# [Exercise input]
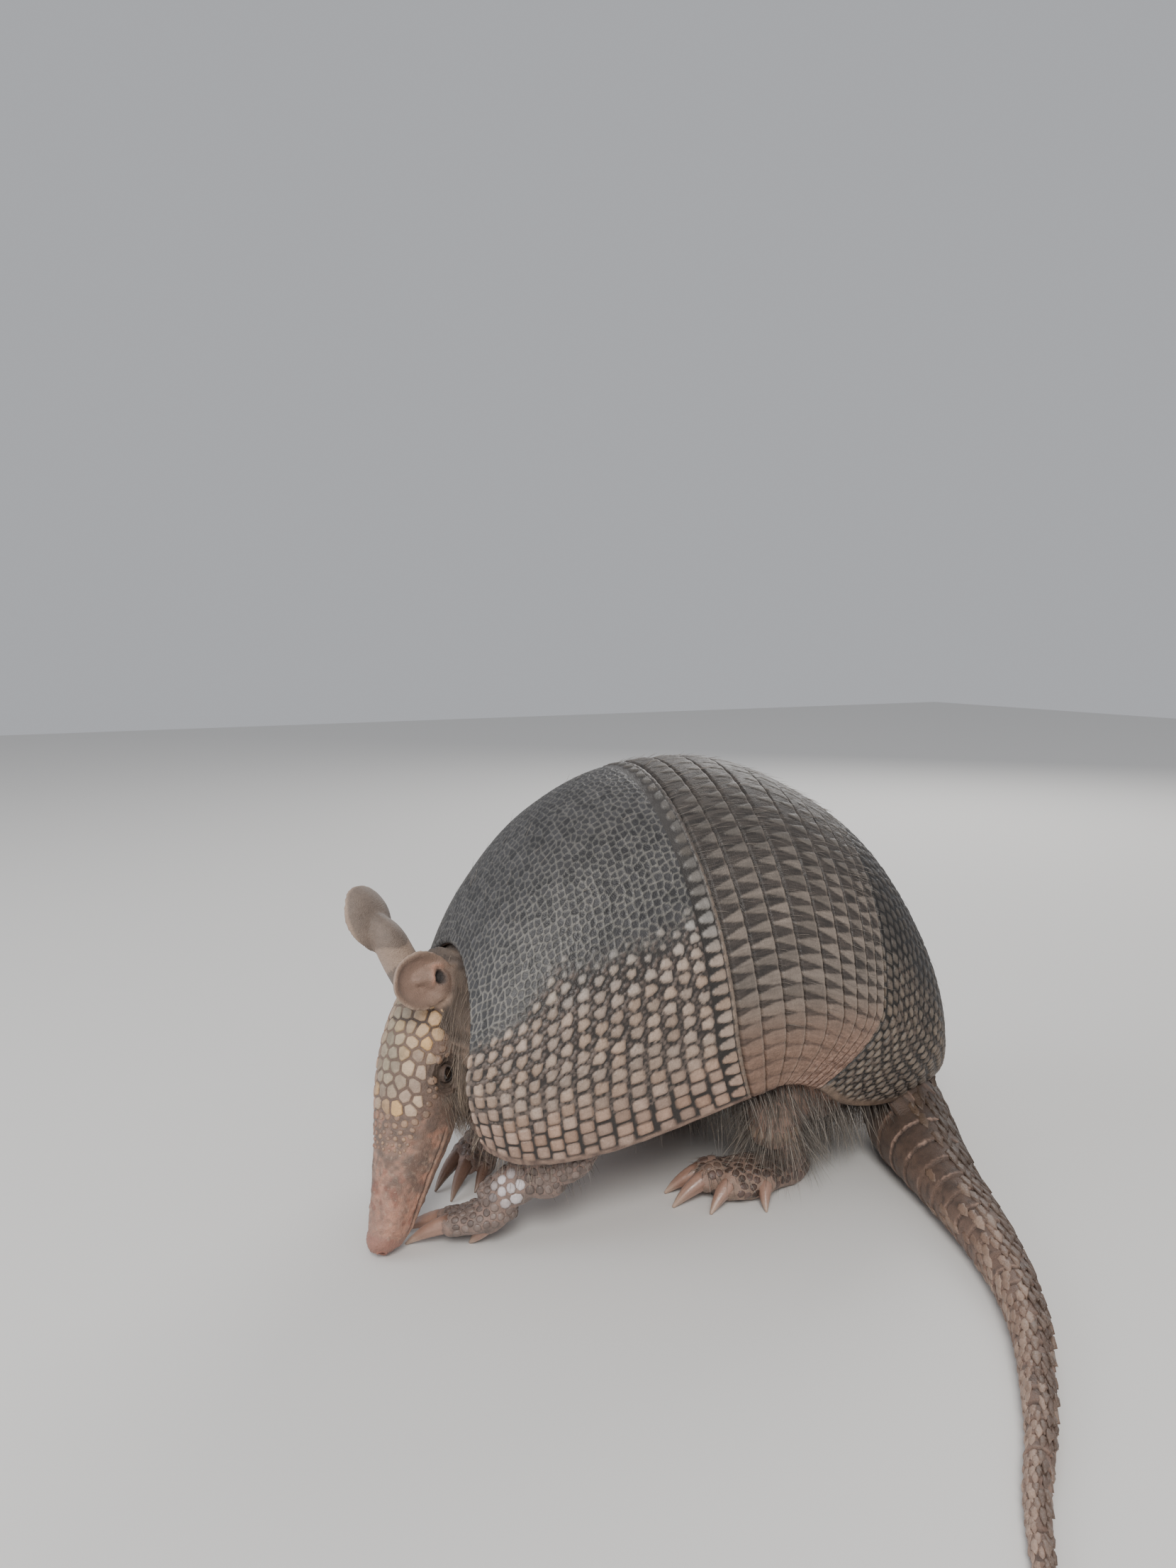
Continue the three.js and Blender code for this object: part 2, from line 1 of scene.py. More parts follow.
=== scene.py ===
import math
import bpy
import mathutils
import numpy as np
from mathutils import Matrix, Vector


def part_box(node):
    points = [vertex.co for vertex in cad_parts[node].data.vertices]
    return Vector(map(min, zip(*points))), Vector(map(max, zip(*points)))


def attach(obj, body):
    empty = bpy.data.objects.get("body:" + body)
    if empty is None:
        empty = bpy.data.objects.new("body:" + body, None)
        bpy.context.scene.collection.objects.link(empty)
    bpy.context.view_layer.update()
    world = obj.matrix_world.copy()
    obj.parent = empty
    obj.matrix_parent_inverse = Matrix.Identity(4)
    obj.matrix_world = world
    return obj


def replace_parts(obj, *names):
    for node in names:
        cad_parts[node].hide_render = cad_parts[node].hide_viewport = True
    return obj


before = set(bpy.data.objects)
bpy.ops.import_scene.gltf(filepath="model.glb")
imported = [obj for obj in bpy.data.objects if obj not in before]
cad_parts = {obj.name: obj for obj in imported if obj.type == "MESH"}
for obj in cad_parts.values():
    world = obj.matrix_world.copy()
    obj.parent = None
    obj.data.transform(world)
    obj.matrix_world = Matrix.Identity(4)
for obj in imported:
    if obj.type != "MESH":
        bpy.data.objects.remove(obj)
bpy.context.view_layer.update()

# A nine-banded armadillo. Dimensions are in millimetres along the animal's own axes:
# +X to the rump, +Y to its right, +Z up. MM turns them into metres.
MM = 0.001

# ---------------------------------------------------------------- numbers and noise

def ease(low, high, x):
    """A smooth step from 0 at low to 1 at high."""
    t = np.clip((np.asarray(x, float) - low) / (high - low), 0, 1)
    return t * t * (3 - 2 * t)


def fall(low, high, x):
    """A smooth step from 1 at low to 0 at high."""
    return 1 - ease(low, high, x)


def bell(x, width):
    """1 where x is 0, falling off on both sides."""
    return np.exp(-((x / width) ** 2))


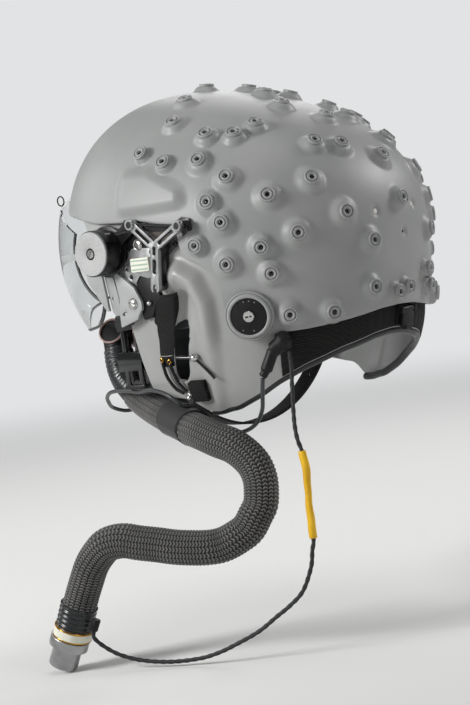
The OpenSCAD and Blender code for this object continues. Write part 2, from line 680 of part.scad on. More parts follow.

# [To do]
Quote exactly the first line of the data and every line after it through the one holding "return np.exp(-((x / width) ** 2))".

# [Reply]
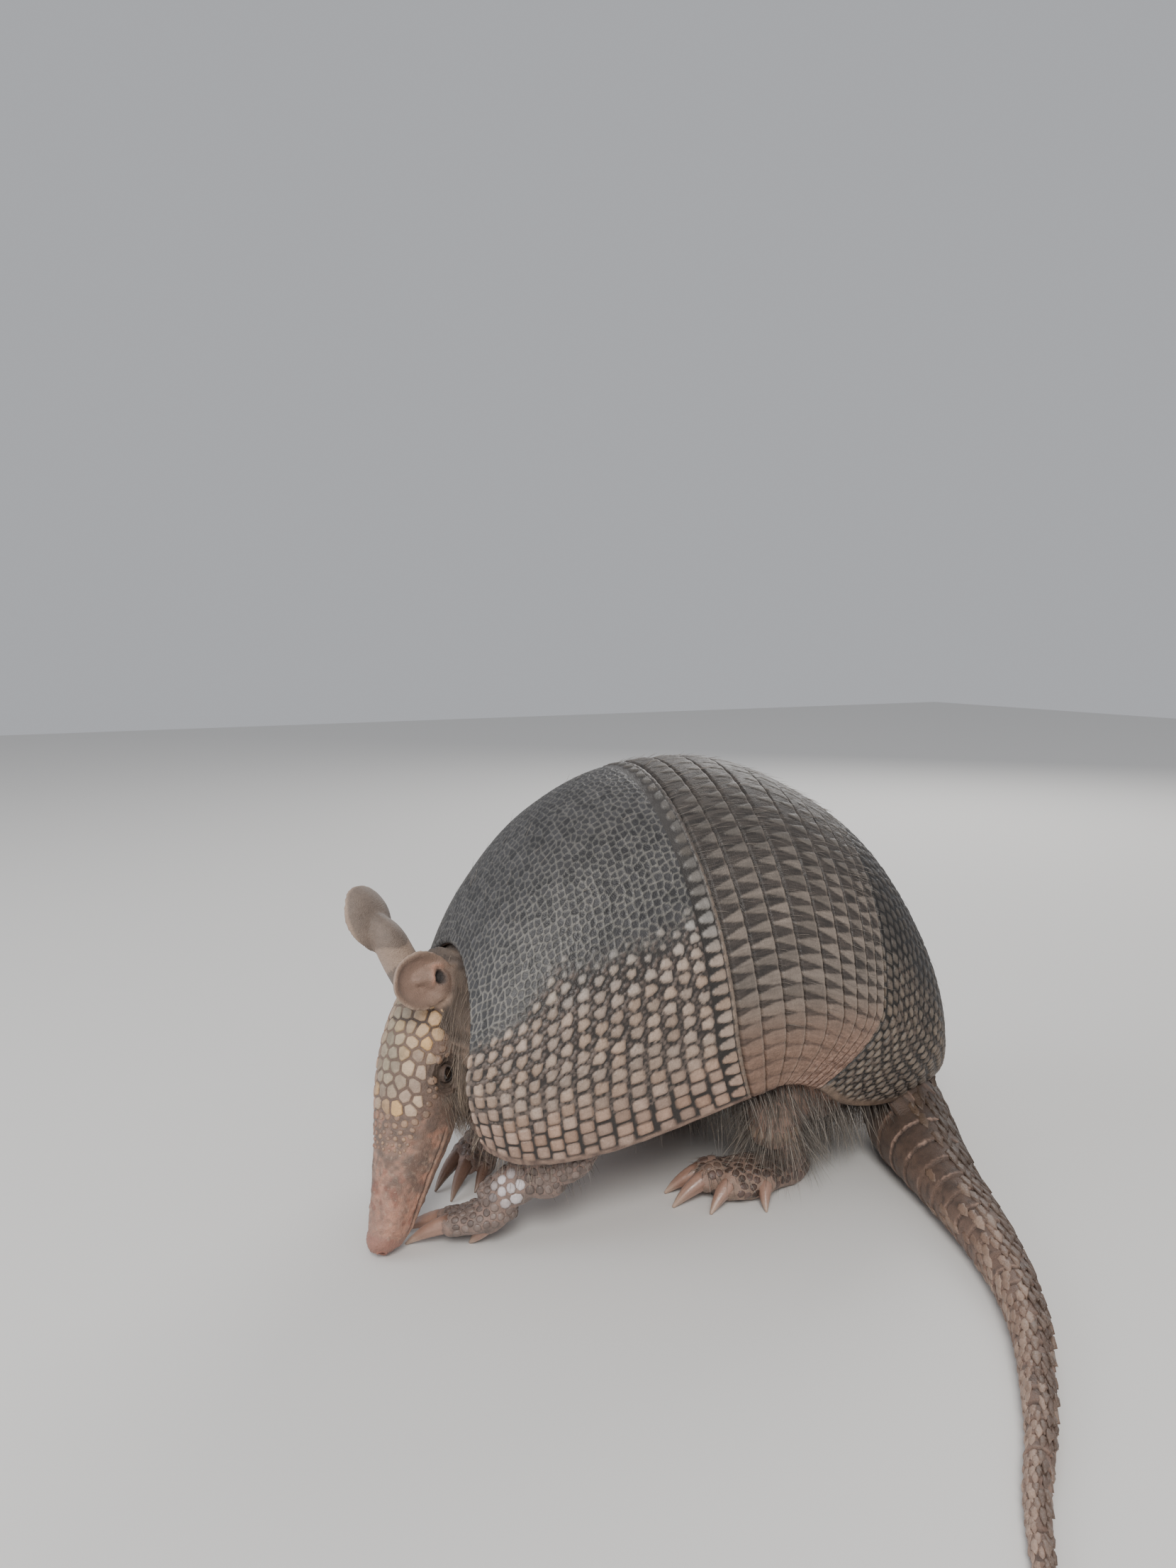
Continue the three.js and Blender code for this object: part 2, from line 1 of scene.py. More parts follow.
=== scene.py ===
import math
import bpy
import mathutils
import numpy as np
from mathutils import Matrix, Vector


def part_box(node):
    points = [vertex.co for vertex in cad_parts[node].data.vertices]
    return Vector(map(min, zip(*points))), Vector(map(max, zip(*points)))


def attach(obj, body):
    empty = bpy.data.objects.get("body:" + body)
    if empty is None:
        empty = bpy.data.objects.new("body:" + body, None)
        bpy.context.scene.collection.objects.link(empty)
    bpy.context.view_layer.update()
    world = obj.matrix_world.copy()
    obj.parent = empty
    obj.matrix_parent_inverse = Matrix.Identity(4)
    obj.matrix_world = world
    return obj


def replace_parts(obj, *names):
    for node in names:
        cad_parts[node].hide_render = cad_parts[node].hide_viewport = True
    return obj


before = set(bpy.data.objects)
bpy.ops.import_scene.gltf(filepath="model.glb")
imported = [obj for obj in bpy.data.objects if obj not in before]
cad_parts = {obj.name: obj for obj in imported if obj.type == "MESH"}
for obj in cad_parts.values():
    world = obj.matrix_world.copy()
    obj.parent = None
    obj.data.transform(world)
    obj.matrix_world = Matrix.Identity(4)
for obj in imported:
    if obj.type != "MESH":
        bpy.data.objects.remove(obj)
bpy.context.view_layer.update()

# A nine-banded armadillo. Dimensions are in millimetres along the animal's own axes:
# +X to the rump, +Y to its right, +Z up. MM turns them into metres.
MM = 0.001

# ---------------------------------------------------------------- numbers and noise

def ease(low, high, x):
    """A smooth step from 0 at low to 1 at high."""
    t = np.clip((np.asarray(x, float) - low) / (high - low), 0, 1)
    return t * t * (3 - 2 * t)


def fall(low, high, x):
    """A smooth step from 1 at low to 0 at high."""
    return 1 - ease(low, high, x)


def bell(x, width):
    """1 where x is 0, falling off on both sides."""
    return np.exp(-((x / width) ** 2))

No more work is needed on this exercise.